I love how the comments are powered by Facebook.


That has to be the dumbest name I've ever heard. Is this even supposed to be serious?


Anyone can build a Facebook alternative. There is no magic list of ingredients that you'll be able to throw into a Facebook alternative that will compete with Facebook. Just becuase you are focusing on what Facebook does not do well won't give you something to be competitive with. From a high level perspective, IMO, Facebook had very similar features as Friendster, MySpace and a whole other slew of social networks.

You can't just build something for the sake of competition. It has to be grown organically. People won't flock to your social network because it's better. People are like sheep, and they need to be herded like so.

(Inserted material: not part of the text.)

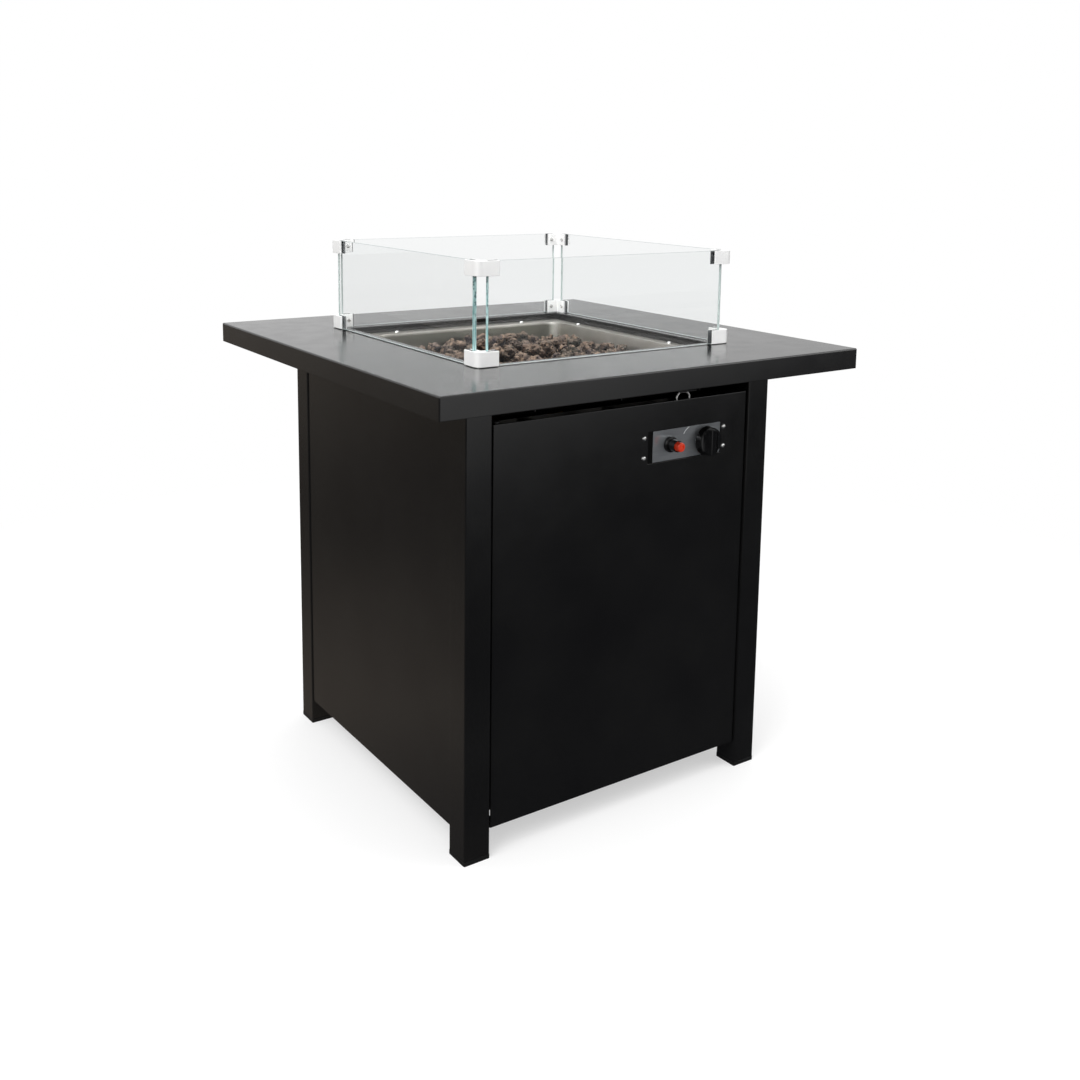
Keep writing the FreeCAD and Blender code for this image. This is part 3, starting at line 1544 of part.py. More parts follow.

What about frid.ge? It seems to solve all the problems Altly has with Facebook. And the execution seems fine aside from leaning heavily on the refrigerator theme.

http://frid.ge


Might as well reserve your username in case this takes off. Hilarious that the first thing you get after reserving your username is a Facebook like button.


It doesn't seem to be open source, so I'm not sure about the point of the comparison.